Eğer aynı anda ulaşamazlarsa kanadın üst kenarının arka kısımlarında hava moleküllerinin mevcut olmadığı bir boşluk (vakum) oluşması gerekir. Fakat yüksek basınca sahip hava ortamı içinde bu mümkün değildir. Zira enerji sahibi hava molekülleri dört bir yöne çok hızlı bir şekilde hareket ettiklerinden bu boşluğu tanecik bombardımanıyla hemen doldurmaya başlarlar ve kanadın arka kısmında bu hava akışından dolayı girdaplar oluşur. Bu olaylardan dolayı oluşan boşluk (aslında daha az yoğun hava), kanadın üst tarafındaki basıncın kanadın alt tarafındaki basınçtan daha az olmasına sebep olur. Kanadın altında oluşan basınç fazlalığı, kanadı yukarı doğru kaldıran bir kuvvet meydana getirir ve bu sayede uçaklar tonlarca yükle havaya kalkabilirler.
Hızı artan akışkanın basıncının azalacağını söyleyen Bernouilli Prensibi de yukarıda anlatılan olayların fiziksel kanun olarak düzenlenmiş şeklidir aslında. Bu olayların temelinde gazların vakum oluşmasına kesinlikle izin vermeyen her yöne hareket eden tanecikli yapıları yatar. Aslında sıvılar ve hatta katılar da biraz böyledir. Daha da genellersek, bireylerden oluşan yapılar, yapı içinde oluşan boşluğu bir şekilde doldurmaya meyillidirler. Oluşan vakumlar eninde sonunda doldurulurlar.

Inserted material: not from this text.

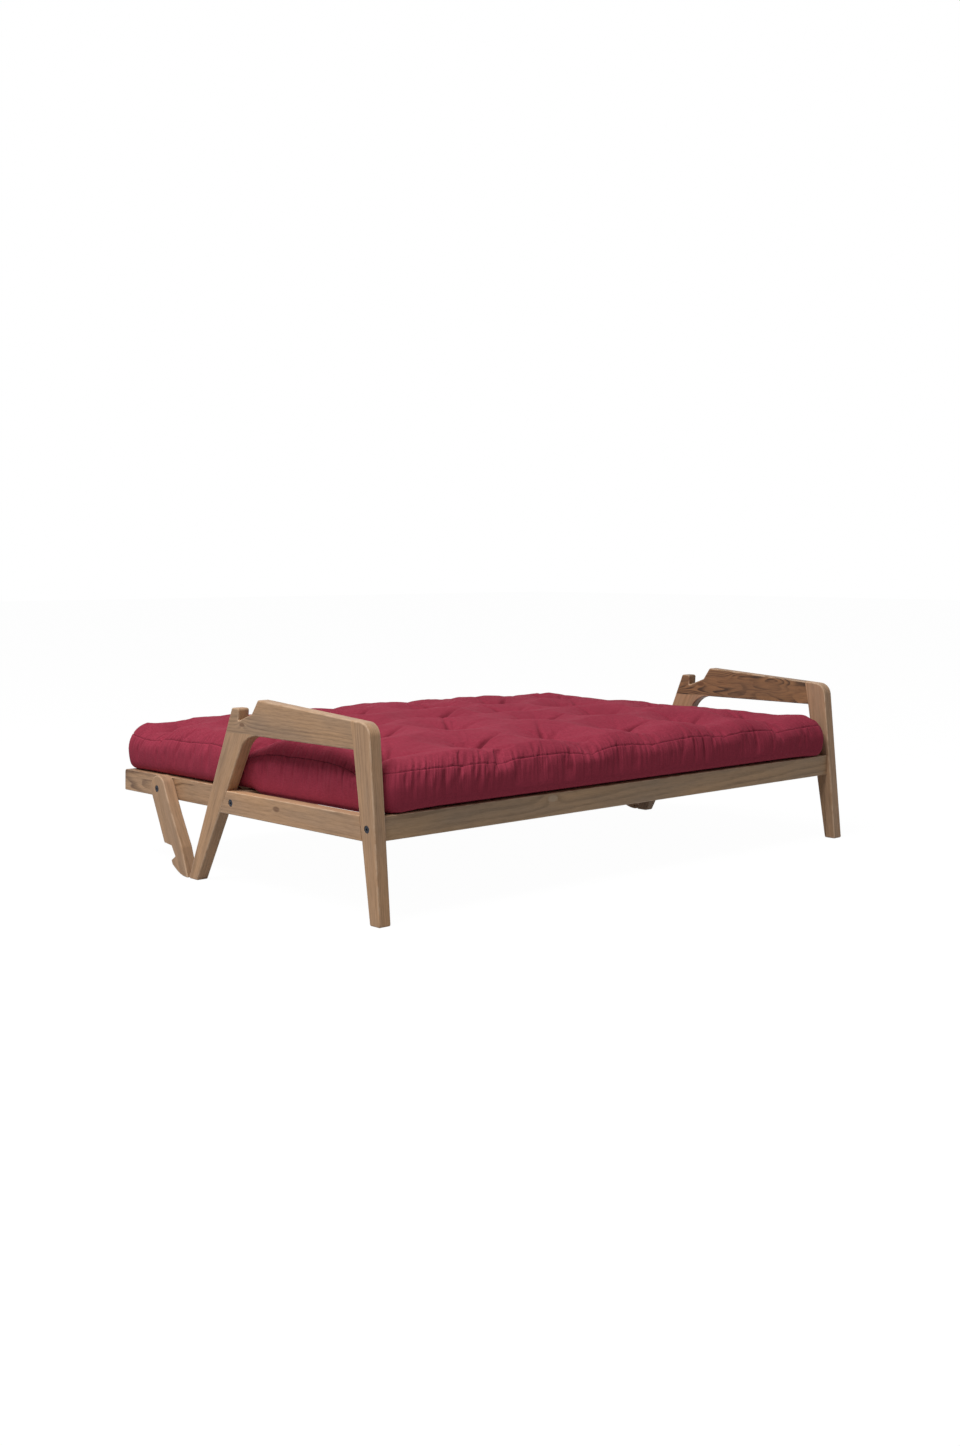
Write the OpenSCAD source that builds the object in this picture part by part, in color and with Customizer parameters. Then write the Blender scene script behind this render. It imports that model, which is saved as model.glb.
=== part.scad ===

Bireylerden oluşan yapılara aşağıdaki şekilde örnekler verebiliriz:
- Gazlar : Vakumu doldurma işlemi, gazların doğası gereği her bir gaz molekülünün sahip olduğu kinetik enerji sayesinde gerçekleşir.
- Sıvılar : Vakumu doldurma işlemi, yer çekimi etkisiyle aşağı yönde enerjiye sahip sıvı molekülleri sayesinde gerçekleşir. Eğer sıvıya basınç uygulanmışsa yer çekimi ve basıncın bileşimiyle oluşan enerji vakumu doldurur.
- Katı yapılar : Yine yer çekimi yönünde enerjiye sahip toz, kum gibi parçacıklar, yapı içinde oluşan herhangi bir vakumu ilk fırsatta doldurur.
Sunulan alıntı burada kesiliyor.